In [1]:
import mdtraj as md
import pyemma as pm
import openpathsampling as ops

from pathlib import Path
import os
import pickle
import pandas 
import numpy as np

In [2]:
seed = 49587
rng = np.random.default_rng(seed)
protein = 'CLN'

# Paths
top_path = './data/CLN/protein.pdb'
traj_paths = [str(x) for x in Path(r'./data/CLN').rglob(f'CLN025-0-protein-*.xtc')]
traj_paths.sort()
model_path = r'./data/CLN/'

# MSM parameters
f_scheme = 'ca'
tica_lag = 3
tica_d = 15
cluster_n = 469
cluster_stride = 1
max_iter = 1000
msm_lag = 31

# PCCA+ parameters
n_sets = 2
core_membership_cutoff = 0.9

In [3]:
# MSM & pcca

ftrajs = []
for traj_path in traj_paths:
    traj = md.load(traj_path, top=top_path)
    ftrajs.append(md.compute_contacts(traj, scheme=f_scheme)[0])

tica_mod = pm.coordinates.tica(ftrajs, lag=tica_lag, dim=tica_d, kinetic_map=True)
ttrajs = tica_mod.get_output()

kmeans_mod = pm.coordinates.cluster_kmeans(ttrajs, k=cluster_n, max_iter=max_iter, stride=cluster_stride, fixed_seed=seed)
dtrajs = kmeans_mod.dtrajs

msm = pm.msm.estimate_markov_model(dtrajs, lag=msm_lag)
_ = msm.pcca(n_sets)

  return caller(func, *(extras + args), **kw)


calculate covariances:   0%|          | 0/54 [00:00<?, ?it/s]

getting output of TICA:   0%|          | 0/54 [00:00<?, ?it/s]

  return caller(func, *(extras + args), **kw)


initialize kmeans++ centers:   0%|          | 0/469 [00:00<?, ?it/s]

kmeans iterations:   0%|          | 0/1000 [00:00<?, ?it/s]
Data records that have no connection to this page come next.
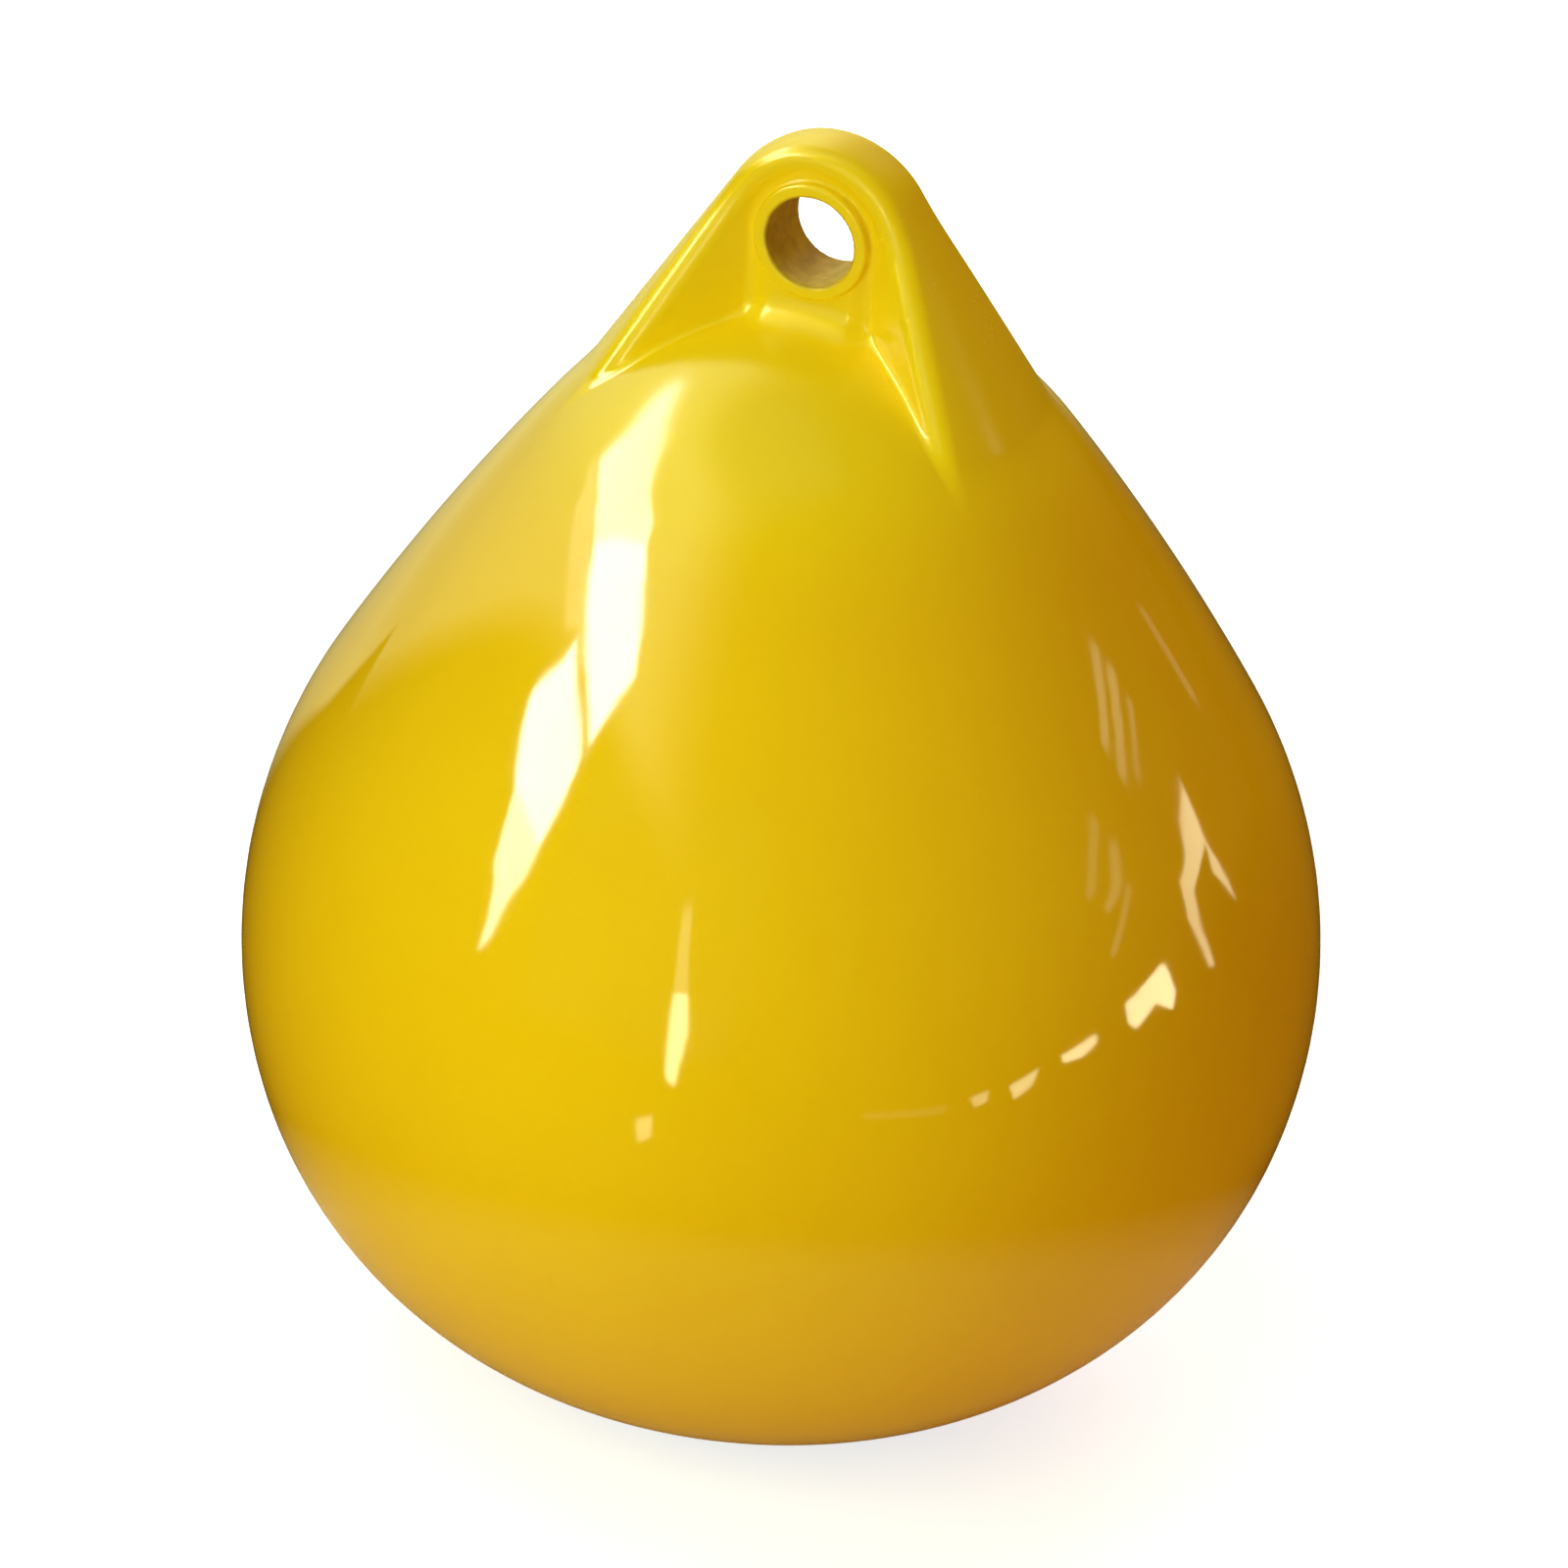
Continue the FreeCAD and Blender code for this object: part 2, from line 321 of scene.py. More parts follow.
@dataclass
class RopeEye:
    """Eye moulded on the crown: a domed cone with an arched recess in front and behind."""

    meridian: Meridian
    tip_radius: float = 27.7 * MM
    tip_drop: float = 2.6 * MM
    crease_share: float = 0.891
    web_thickness: float = 8.6 * MM
    recess_half_width: float = 13.0 * MM
    recess_wall_angle: float = 38.9
    rib_edge_fillet: float = 6.0 * MM
    column_root: float = 7.0 * MM
    crease_root: float = 1.6 * MM
    column_reach: Range = (9.0 * MM, 24.0 * MM)
    groove_fillet: float = 4.5 * MM
    bore_radius: float = 11.8 * MM
    boss_thickness: float = 18.0 * MM
    boss_step: float = 0.6 * MM
    lip_width: float = 3.4 * MM
    lip_height: float = 1.2 * MM
    lip_fillet: float = 0.7 * MM
    boss_edge_fillet: float = 4.2 * MM
    foot: float = -85 * MM
    lip_foot_fillet: float = 0.7 * MM

    def __post_init__(self) -> None:
        """Finds the cone's slant from where it lands on the crown."""
        crown = self.meridian.crown[0]
        rim = crown.point(crown.start)[0]
        radius = self.crease_share * rim
        height = crown.centre[1] + math.sqrt(crown.radius**2 - radius**2)
        drop = -self.tip_drop - height
        lean = math.asin(self.tip_radius / math.hypot(radius, drop))
        self.half_angle = math.atan2(radius, drop) - lean

    def neck(self, points: Points) -> Points:
        """Signed distance to the domed cone before it is recessed.

        Args:
            points: Array of points, three numbers each.

        Returns:
            Signed distances, negative inside.
        """
        rho = np.hypot(points[..., 0], points[..., 1])
        up = points[..., 2] + self.tip_drop
        side = rho * math.cos(self.half_angle) + up * math.sin(self.half_angle)
        along = up * math.cos(self.half_angle) - rho * math.sin(self.half_angle)
        reach = np.where(along > 0, np.hypot(rho, up), side)
        return reach - self.tip_radius + self.meridian.skin_inset

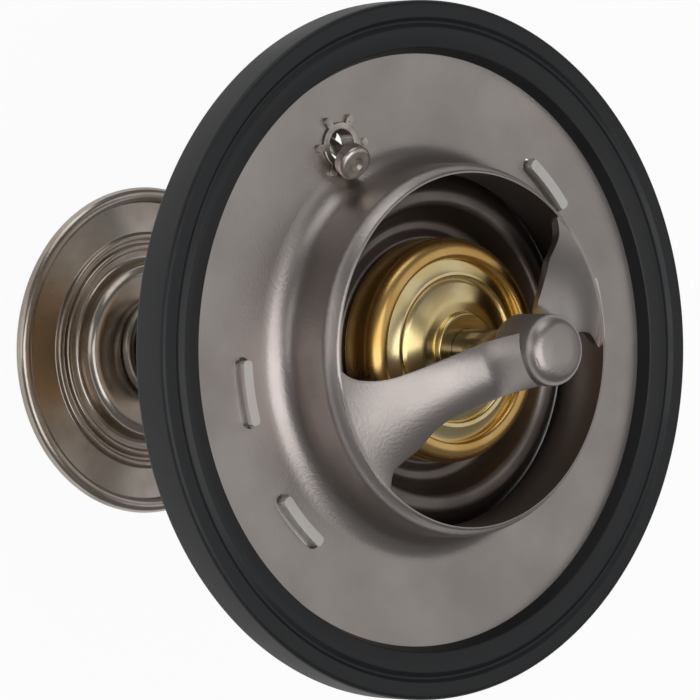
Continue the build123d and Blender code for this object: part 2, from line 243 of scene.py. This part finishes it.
def bridge_height(r):
    """Height of the bridge's upper face at a distance from the axis, in mm."""
    if r > COLLAR_IN:
        return COLLAR_TOP + PROUD
    inward = COLLAR_IN - max(r, INNER_R)
    elbow = max(0.0, ELBOW_FROM - max(r, INNER_R))
    return COLLAR_TOP + PROUD + CLIMB * inward + CLIMB_CURVE * inward ** 2 + ELBOW_RISE * elbow ** 2


bm = bmesh.new()
bmesh.ops.create_grid(bm, x_segments=260, y_segments=36, size=1)
for vert in bm.verts:
    along, across = abs(vert.co.x), vert.co.y
    if vert.co.x < 0:
        edge = NEAR_UPPER if across > 0 else NEAR_LOWER
    else:
        edge = FAR_UPPER if across > 0 else FAR_LOWER
    y = across * share_of(edge, along)
    x = along * math.sqrt(ARM_END ** 2 - (across * edge[-1][1]) ** 2)
    crown = ARM_CROWN * y * y * max(0.0, 1 - x / COLLAR_IN)
    z = bridge_height(math.hypot(x, y)) - crown
    vert.co = (math.copysign(x, vert.co.x) * MM, y * MM, z * MM)
bridge = finish_mesh(bm, "bridge", flange_steel, sharp=80)
wall = bridge.modifiers.new("sheet", "SOLIDIFY")
wall.thickness = SHEET
wall.offset = -1
soft = bridge.modifiers.new("sheared edges", "BEVEL")
soft.width = 0.3 * MM
soft.segments = 3
soft.limit_method = "ANGLE"
soft.angle_limit = math.radians(60)

# The boss is a cup that the same press drew in the arch's middle; the piston stands inside it.
boss_shell = lathe([
    (0, BOSS_TOP), (1.4, BOSS_TOP, 3.0), (BOSS_R, 21.8, 1.6), (BOSS_R, 15.4, 0.4), (3.1, 15.4),
    (3.1, 18.4), (2.4, 19.4), (2.4, 20.9), (0, 20.9)], 96)
boss = finish_mesh(boss_shell, "bridge_boss", flange_steel)

for piece in (flange, bridge, boss):
    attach(piece, "frame")
    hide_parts("upper_flange")


# ---- Rim seal ----------------------------------------------------------------------------------
# A moulded ring of black EPDM rubber, stretched over the flange's edge. Its two lips on each side
# are what the housing squeezes; the mould leaves them smooth with a dull sheen.

# Moulded in a smooth tool: nearly black, with a low waxy gleam along the lips.
rubber, tree, output = blank("moulded_epdm_rubber")
place = add(tree, "ShaderNodeTexCoord").outputs["Object"]
cloud = add(tree, "ShaderNodeTexNoise", {"Vector": place, "Scale": 1000 / 7, "Detail": 3.0})
skin = add(tree, "ShaderNodeTexNoise", {"Vector": place, "Scale": 1000 / 0.5, "Detail": 2.0})
tone = add(tree, "ShaderNodeMix", {"Factor": cloud.outputs["Fac"]}, data_type="RGBA")
tone.inputs[6].default_value = linear("#0A0C0F")
tone.inputs[7].default_value = linear("#13161A")
gloss = add(tree, "ShaderNodeMapRange", {
    "Value": cloud.outputs["Fac"], "To Min": 0.38, "To Max": 0.56})
bump = add(tree, "ShaderNodeBump", {
    "Height": skin.outputs["Fac"], "Strength": 0.4, "Distance": 0.03 * MM})
shader = add(tree, "ShaderNodeBsdfPrincipled", {
    "Base Color": tone.outputs[2], "Roughness": gloss.outputs["Result"], "IOR": 1.52,
    "Normal": bump.outputs["Normal"]})
tree.links.new(shader.outputs["BSDF"], output.inputs["Surface"])

seal_shell = lathe([
    (32.2, 0), (32.8, 1.45, 0.25), (34.3, 1.75, 0.4), (35.0, 1.75, 0.3), (35.6, 1.3, 0.3),
    (36.1, 1.75, 0.2), (37.98, 1.75, 0.55), (37.98, -2.95, 0.6), (34.6, -2.95, 0.4),
    (33.8, -2.45, 0.4), (33.0, -1.1), (35.6, -1.1), (35.6, 0)], 288)
seal = finish_mesh(seal_shell, "rim_seal_ring", rubber)
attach(seal, "frame")
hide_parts("rim_seal")


# ---- Lower frame -------------------------------------------------------------------------------
# A cage of stainless sheet, pierced and folded into two legs under a ring for the spring to
# stand on. Four tabs at the legs' tops stand through slots in the flange and are clinched there.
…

getting output of KmeansClustering:   0%|          | 0/54 [00:00<?, ?it/s]

In [4]:
# Sava tica_mod and kmeans_mod objects 

with open(os.path.join(model_path, 'msm_models'), 'wb') as f:
    pickle.dump({'tica_mod':tica_mod, 'kmeans_mod':kmeans_mod, 'msm':msm}, f)